Written exercise
Output the full material exactly as it appears here.

Dataset extract
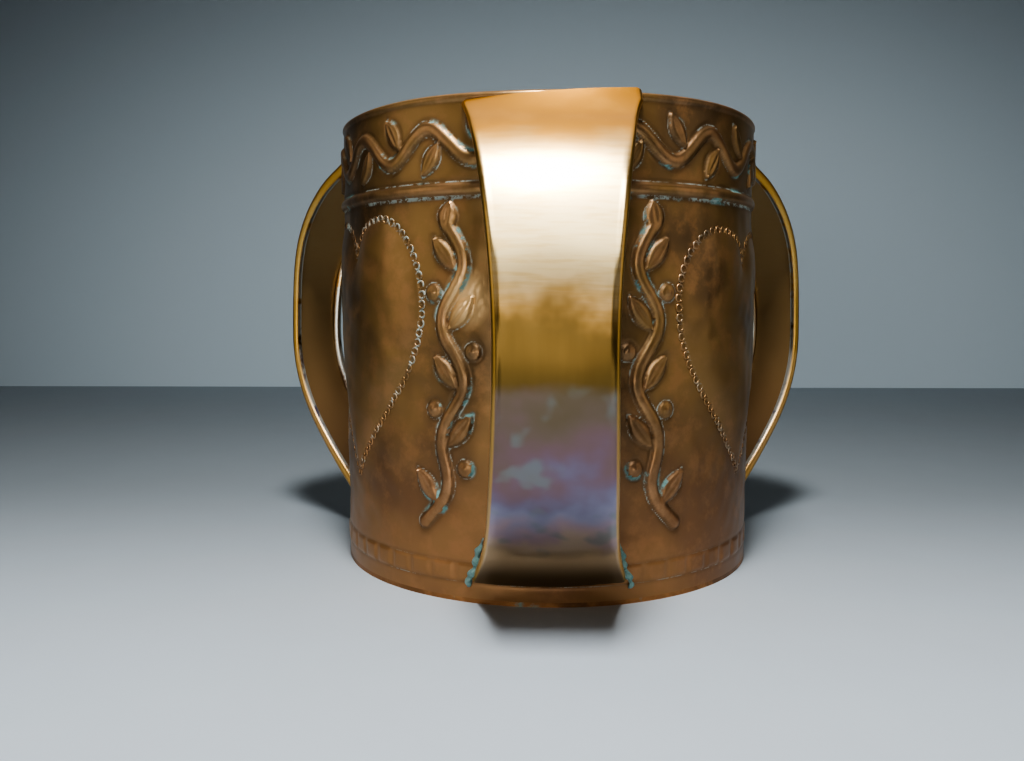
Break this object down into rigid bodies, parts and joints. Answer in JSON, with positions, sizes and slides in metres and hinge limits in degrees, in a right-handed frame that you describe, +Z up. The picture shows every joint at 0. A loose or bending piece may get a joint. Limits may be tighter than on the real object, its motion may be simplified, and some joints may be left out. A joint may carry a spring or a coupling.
{
  "type": "three-handled mug",
  "caption": "Straight-sided copper mug with broad strap handles set evenly round it, a raised rib under the frieze, a rolled rim and a flat base.",
  "frame": {"origin": "centre of the base disc's underside, where it rests", "axes": "+Z up along the mug's axis; -Y through the middle of the front handle; +X to the right seen from the front"},
  "size_m": [0.1822, 0.1598, 0.129],
  "materials": {
    "wall_copper": "patinated copper, embossed, glossy olive-brown with bright ridges",
    "handle_copper": "polished golden copper with heat tints",
    "base_copper": "dull patinated copper, scuffed where it rests",
    "wire_copper": "drawn copper",
    "spelter": "brazed seam, filed flush",
    "solder": "soft solder with verdigris at its edges"
  },
  "bodies": {
    "root": {"body_wall": "wall_copper", "body_seam": "spelter", "rim_wire": "wire_copper", "base_disc": "base_copper", "base_solder": "solder", "handle_front": "handle_copper", "handle_right": "handle_copper", "handle_left": "handle_copper", "front_edge_wire_left": "wire_copper", "front_edge_wire_right": "wire_copper", "right_edge_wire_left": "wire_copper", "right_edge_wire_right": "wire_copper", "left_edge_wire_left": "wire_copper", "left_edge_wire_right": "wire_copper", "front_rim_solder": "solder", "right_rim_solder": "solder", "left_rim_solder": "solder", "front_foot_solder": "solder", "right_foot_solder": "solder", "left_foot_solder": "solder"}
  },
  "joints": []
}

Reply
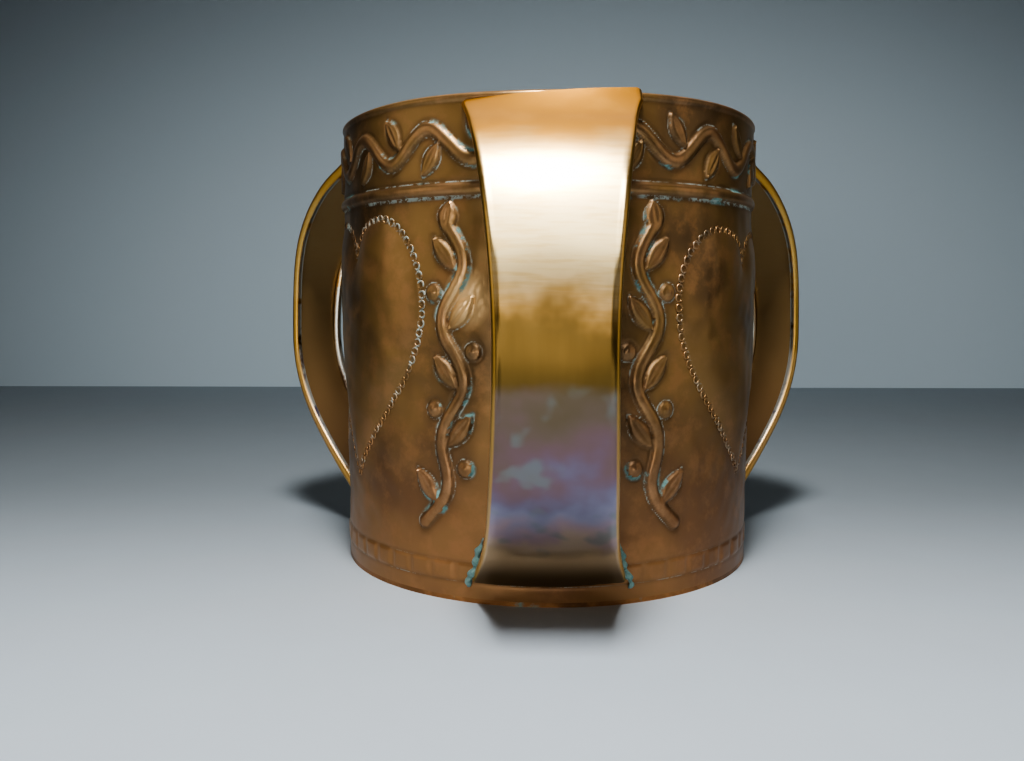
Break this object down into rigid bodies, parts and joints. Answer in JSON, with positions, sizes and slides in metres and hinge limits in degrees, in a right-handed frame that you describe, +Z up. The picture shows every joint at 0. A loose or bending piece may get a joint. Limits may be tighter than on the real object, its motion may be simplified, and some joints may be left out. A joint may carry a spring or a coupling.
{
  "type": "three-handled mug",
  "caption": "Straight-sided copper mug with broad strap handles set evenly round it, a raised rib under the frieze, a rolled rim and a flat base.",
  "frame": {"origin": "centre of the base disc's underside, where it rests", "axes": "+Z up along the mug's axis; -Y through the middle of the front handle; +X to the right seen from the front"},
  "size_m": [0.1822, 0.1598, 0.129],
  "materials": {
    "wall_copper": "patinated copper, embossed, glossy olive-brown with bright ridges",
    "handle_copper": "polished golden copper with heat tints",
    "base_copper": "dull patinated copper, scuffed where it rests",
    "wire_copper": "drawn copper",
    "spelter": "brazed seam, filed flush",
    "solder": "soft solder with verdigris at its edges"
  },
  "bodies": {
    "root": {"body_wall": "wall_copper", "body_seam": "spelter", "rim_wire": "wire_copper", "base_disc": "base_copper", "base_solder": "solder", "handle_front": "handle_copper", "handle_right": "handle_copper", "handle_left": "handle_copper", "front_edge_wire_left": "wire_copper", "front_edge_wire_right": "wire_copper", "right_edge_wire_left": "wire_copper", "right_edge_wire_right": "wire_copper", "left_edge_wire_left": "wire_copper", "left_edge_wire_right": "wire_copper", "front_rim_solder": "solder", "right_rim_solder": "solder", "left_rim_solder": "solder", "front_foot_solder": "solder", "right_foot_solder": "solder", "left_foot_solder": "solder"}
  },
  "joints": []
}